É importante, não obstante, não fazer a direta associação entre Fé e religiosidade. A Modernidade pôs na religião o slogan ”fé” por esta não se comprovarpelos meios que a própria modernidade definiu como legítimos - científicos. A Verdade Revelada do crente, antes de ser charlatanismo ou fuga das limitações humanas que encontram nela um porto seguro prático, é um tipo de conhecimento que a ciência moderna não compreende. É preciso, portanto, compreender que a Fé, embora faça referência ao supra-sensível, não se limita ao campo religioso.

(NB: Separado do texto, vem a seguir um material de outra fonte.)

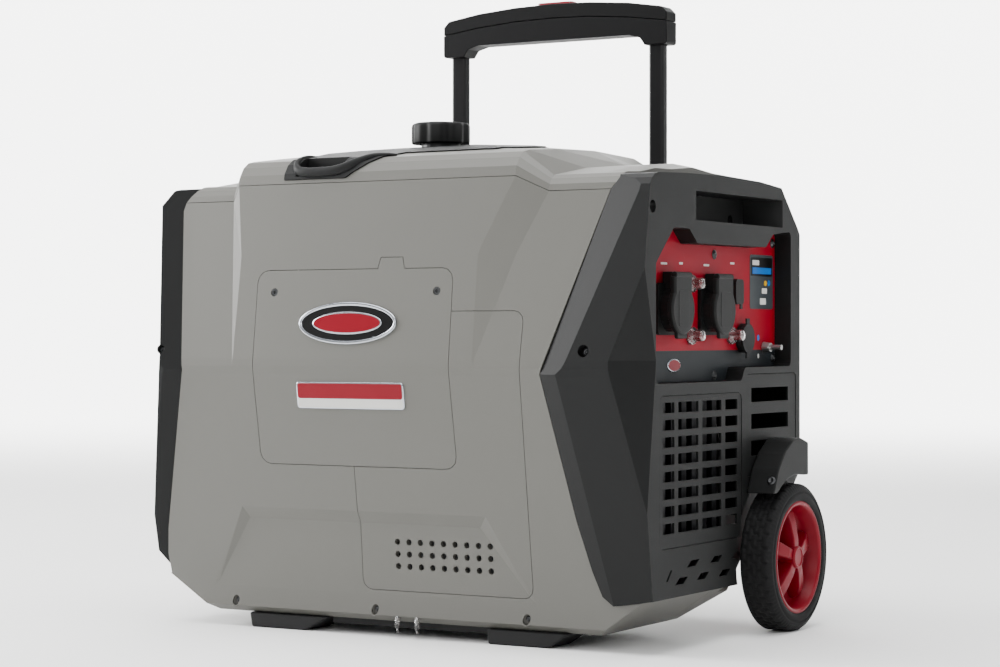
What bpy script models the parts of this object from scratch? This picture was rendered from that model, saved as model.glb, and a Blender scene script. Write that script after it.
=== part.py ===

Muito pelo contrário.

Na modernidade, ciência passou a ocupar um espaço – que eu chamo de ”horizonte de segurança” - que durante muito tempo pertenceu a a religião (em sentido lato). A própria denominação “mitologia” é carregada de determinismo cultural. O que dá poder a nós de afirmar que Zeus não passa de um mito? Que poder temos nós para diminuir Anhangá ao estágio de conto fantástico? A resposta é simples: a ciência moderna nos dá esse poder. E o que dá sustento a ela? Nossa Fé.

A ciência moderna, com sua ambição de controlar a Naturezadesenfeitiçada, como sugeriu Bacon, se apresenta como horizonte de segurança, ou seja, no imaginário social, no lugar de Deus. Após anunciar a morte D’ele, Nietzche pergunta: ”Como haveremos de nos consolar? Que solenidades haveremos de inventar?” e, então, a Razão moderna apresentou as respostas: o culto a ela. E com Adorno continuo: se antes se sacrificava animais e pessoas para o deleite dos Deuses, hoje o fazemos para o bem da ciência.
“A técnica possui uma ligação de fundo ou um parentesco com a magia (…) É possível pensar que a atitude mágica diante da realidade foi uma condição importante para o surgimento e triunfo da técnica. Mas a tecnociência moderna não deixa de manifestar uma profunda ambiguidade em relação a natureza: [não seria] ela prolongamento, continuação da natureza por outros meios?” (GIDDENS).